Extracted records
►
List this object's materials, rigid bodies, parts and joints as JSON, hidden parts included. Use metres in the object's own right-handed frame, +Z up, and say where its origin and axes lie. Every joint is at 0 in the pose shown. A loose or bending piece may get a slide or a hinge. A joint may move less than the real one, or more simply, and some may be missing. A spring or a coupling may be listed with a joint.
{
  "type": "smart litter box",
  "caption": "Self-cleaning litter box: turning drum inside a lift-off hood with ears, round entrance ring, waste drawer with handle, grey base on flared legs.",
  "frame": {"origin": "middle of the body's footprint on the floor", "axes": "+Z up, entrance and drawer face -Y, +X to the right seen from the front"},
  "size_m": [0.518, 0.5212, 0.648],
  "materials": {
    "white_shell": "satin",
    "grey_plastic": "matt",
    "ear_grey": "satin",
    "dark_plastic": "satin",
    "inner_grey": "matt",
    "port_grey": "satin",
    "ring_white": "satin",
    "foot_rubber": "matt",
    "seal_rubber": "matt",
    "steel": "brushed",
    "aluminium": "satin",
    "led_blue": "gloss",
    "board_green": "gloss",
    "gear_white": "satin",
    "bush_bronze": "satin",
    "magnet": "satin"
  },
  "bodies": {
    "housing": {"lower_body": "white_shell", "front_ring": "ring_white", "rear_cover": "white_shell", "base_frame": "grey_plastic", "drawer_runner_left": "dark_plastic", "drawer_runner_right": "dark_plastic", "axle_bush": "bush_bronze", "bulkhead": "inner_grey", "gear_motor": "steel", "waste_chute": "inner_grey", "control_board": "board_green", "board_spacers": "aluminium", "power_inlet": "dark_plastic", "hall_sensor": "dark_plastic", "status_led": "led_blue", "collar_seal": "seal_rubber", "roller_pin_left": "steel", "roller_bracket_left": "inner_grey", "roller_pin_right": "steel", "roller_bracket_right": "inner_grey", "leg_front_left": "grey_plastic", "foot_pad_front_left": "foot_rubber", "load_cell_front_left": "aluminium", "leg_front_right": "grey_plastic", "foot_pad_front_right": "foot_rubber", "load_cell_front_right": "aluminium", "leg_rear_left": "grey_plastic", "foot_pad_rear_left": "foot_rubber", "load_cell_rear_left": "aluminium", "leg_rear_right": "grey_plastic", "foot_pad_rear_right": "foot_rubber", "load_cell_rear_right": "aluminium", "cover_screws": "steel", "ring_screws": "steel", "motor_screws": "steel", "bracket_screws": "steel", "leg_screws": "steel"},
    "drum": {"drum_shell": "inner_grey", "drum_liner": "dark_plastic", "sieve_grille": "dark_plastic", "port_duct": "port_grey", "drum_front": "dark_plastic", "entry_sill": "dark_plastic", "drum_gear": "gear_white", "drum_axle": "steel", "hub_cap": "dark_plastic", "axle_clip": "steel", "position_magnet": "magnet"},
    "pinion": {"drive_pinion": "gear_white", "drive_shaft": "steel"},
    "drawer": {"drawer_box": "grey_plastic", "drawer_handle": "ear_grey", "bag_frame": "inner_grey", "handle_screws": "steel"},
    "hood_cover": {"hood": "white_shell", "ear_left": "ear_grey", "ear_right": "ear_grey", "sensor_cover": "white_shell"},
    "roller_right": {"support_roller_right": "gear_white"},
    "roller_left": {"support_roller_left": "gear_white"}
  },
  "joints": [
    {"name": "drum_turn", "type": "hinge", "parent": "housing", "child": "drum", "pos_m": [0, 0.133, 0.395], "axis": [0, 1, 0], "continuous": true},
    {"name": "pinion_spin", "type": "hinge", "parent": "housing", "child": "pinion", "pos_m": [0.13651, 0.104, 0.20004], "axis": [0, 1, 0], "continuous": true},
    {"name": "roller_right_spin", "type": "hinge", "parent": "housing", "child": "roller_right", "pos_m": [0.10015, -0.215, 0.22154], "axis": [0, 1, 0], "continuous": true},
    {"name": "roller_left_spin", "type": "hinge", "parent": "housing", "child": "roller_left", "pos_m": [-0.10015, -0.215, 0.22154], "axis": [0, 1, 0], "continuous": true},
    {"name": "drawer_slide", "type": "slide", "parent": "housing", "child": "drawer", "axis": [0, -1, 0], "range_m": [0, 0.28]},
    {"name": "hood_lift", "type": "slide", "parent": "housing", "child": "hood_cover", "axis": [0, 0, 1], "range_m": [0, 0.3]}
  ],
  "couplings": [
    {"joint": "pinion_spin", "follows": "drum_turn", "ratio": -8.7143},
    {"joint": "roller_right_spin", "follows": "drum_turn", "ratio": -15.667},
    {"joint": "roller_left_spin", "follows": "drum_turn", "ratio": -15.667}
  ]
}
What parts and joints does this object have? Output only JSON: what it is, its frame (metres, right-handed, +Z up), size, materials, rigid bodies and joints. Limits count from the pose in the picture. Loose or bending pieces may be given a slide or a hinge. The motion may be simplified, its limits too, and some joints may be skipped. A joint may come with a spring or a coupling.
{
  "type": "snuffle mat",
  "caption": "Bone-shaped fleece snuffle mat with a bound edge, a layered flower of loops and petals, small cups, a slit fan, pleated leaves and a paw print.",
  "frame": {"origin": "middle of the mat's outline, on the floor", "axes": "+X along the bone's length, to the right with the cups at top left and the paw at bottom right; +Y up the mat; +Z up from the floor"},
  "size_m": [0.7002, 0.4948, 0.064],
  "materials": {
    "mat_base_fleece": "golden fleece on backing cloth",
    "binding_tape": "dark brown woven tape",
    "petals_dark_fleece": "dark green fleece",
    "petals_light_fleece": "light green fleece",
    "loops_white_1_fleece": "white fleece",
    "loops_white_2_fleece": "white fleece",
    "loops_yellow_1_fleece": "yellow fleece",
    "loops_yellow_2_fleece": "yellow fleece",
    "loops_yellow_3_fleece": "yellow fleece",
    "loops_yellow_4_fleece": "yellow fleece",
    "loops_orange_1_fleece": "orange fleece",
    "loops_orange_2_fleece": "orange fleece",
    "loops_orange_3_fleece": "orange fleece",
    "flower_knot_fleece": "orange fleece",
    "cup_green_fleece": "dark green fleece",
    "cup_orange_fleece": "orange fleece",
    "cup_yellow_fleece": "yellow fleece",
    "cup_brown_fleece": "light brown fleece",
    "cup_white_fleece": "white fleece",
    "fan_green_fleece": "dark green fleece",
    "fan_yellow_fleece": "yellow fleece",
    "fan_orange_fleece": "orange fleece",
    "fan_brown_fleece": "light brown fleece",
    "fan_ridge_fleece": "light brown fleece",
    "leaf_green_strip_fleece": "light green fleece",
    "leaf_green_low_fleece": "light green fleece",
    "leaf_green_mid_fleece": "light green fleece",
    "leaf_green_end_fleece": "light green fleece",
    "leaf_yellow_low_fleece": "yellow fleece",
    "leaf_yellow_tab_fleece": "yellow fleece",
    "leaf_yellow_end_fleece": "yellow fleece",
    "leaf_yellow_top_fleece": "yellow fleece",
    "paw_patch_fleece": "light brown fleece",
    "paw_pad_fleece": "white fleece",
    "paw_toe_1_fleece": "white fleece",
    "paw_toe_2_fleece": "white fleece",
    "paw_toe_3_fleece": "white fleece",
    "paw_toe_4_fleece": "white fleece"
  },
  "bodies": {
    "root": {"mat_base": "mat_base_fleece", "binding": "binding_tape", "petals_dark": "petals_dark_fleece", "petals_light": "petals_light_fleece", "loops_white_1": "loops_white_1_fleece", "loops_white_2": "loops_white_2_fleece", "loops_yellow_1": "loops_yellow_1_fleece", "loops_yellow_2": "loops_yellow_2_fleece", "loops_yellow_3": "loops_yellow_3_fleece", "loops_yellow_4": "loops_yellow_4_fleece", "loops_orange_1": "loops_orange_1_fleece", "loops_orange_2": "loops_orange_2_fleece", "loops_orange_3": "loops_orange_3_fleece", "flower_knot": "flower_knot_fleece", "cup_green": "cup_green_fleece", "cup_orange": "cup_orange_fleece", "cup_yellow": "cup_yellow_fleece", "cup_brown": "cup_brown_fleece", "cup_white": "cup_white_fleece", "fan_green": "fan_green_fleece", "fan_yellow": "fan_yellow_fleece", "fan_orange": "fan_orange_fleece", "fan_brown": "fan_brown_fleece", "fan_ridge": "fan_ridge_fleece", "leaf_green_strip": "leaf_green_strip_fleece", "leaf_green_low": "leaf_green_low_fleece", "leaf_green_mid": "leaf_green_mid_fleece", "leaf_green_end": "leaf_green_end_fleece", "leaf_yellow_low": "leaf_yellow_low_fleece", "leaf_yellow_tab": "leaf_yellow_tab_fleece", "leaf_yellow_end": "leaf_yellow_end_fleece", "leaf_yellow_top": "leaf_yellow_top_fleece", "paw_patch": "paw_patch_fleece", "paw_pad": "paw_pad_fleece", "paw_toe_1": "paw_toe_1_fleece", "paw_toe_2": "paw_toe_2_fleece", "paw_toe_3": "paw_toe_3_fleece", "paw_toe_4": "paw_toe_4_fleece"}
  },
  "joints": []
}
◄
►
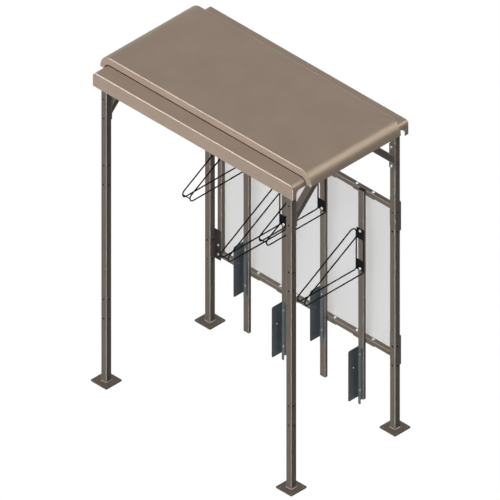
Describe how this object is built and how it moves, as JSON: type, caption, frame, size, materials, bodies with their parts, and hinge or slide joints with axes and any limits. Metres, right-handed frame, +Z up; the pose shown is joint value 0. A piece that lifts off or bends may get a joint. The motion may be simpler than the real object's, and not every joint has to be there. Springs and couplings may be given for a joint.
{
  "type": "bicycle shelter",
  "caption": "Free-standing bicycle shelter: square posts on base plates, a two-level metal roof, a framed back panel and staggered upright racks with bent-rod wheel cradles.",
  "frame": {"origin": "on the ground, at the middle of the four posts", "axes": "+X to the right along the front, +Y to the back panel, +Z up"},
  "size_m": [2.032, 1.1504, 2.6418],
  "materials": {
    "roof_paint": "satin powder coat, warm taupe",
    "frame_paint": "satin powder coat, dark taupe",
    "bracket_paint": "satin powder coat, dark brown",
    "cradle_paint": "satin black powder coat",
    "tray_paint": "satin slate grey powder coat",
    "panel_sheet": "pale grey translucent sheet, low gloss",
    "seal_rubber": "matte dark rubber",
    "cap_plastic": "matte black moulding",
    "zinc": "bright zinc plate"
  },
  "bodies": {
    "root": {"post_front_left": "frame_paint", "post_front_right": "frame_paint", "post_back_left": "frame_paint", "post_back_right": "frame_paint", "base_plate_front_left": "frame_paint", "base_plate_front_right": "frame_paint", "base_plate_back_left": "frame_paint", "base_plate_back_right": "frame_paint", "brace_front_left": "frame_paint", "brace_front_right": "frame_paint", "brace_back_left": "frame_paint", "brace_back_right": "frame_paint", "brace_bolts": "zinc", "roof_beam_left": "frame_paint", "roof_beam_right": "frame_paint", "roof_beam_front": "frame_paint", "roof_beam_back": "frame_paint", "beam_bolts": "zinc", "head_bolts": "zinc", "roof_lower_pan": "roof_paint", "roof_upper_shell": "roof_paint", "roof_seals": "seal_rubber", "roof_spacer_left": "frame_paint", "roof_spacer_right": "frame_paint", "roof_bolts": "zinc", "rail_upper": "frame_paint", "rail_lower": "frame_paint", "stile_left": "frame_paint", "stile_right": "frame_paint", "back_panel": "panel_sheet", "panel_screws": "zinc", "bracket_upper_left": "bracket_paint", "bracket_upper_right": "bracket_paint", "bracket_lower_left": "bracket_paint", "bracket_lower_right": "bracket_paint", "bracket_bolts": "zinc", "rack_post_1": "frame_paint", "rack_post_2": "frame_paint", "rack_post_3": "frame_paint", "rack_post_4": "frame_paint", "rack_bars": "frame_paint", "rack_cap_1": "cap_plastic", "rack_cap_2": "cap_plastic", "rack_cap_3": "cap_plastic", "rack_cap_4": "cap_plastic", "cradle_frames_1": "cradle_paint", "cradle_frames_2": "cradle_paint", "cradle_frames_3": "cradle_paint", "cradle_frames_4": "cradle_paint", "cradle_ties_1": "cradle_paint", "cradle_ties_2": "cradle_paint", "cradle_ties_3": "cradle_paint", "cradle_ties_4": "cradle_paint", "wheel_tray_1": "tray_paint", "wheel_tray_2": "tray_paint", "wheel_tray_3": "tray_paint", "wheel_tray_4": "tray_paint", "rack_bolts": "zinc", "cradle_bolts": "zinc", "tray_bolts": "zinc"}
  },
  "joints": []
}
◄
# Goal
Report every line containing the word "bending" from the listing above.

# Response
List this object's materials, rigid bodies, parts and joints as JSON, hidden parts included. Use metres in the object's own right-handed frame, +Z up, and say where its origin and axes lie. Every joint is at 0 in the pose shown. A loose or bending piece may get a slide or a hinge. A joint may move less than the real one, or more simply, and some may be missing. A spring or a coupling may be listed with a joint.
What parts and joints does this object have? Output only JSON: what it is, its frame (metres, right-handed, +Z up), size, materials, rigid bodies and joints. Limits count from the pose in the picture. Loose or bending pieces may be given a slide or a hinge. The motion may be simplified, its limits too, and some joints may be skipped. A joint may come with a spring or a coupling.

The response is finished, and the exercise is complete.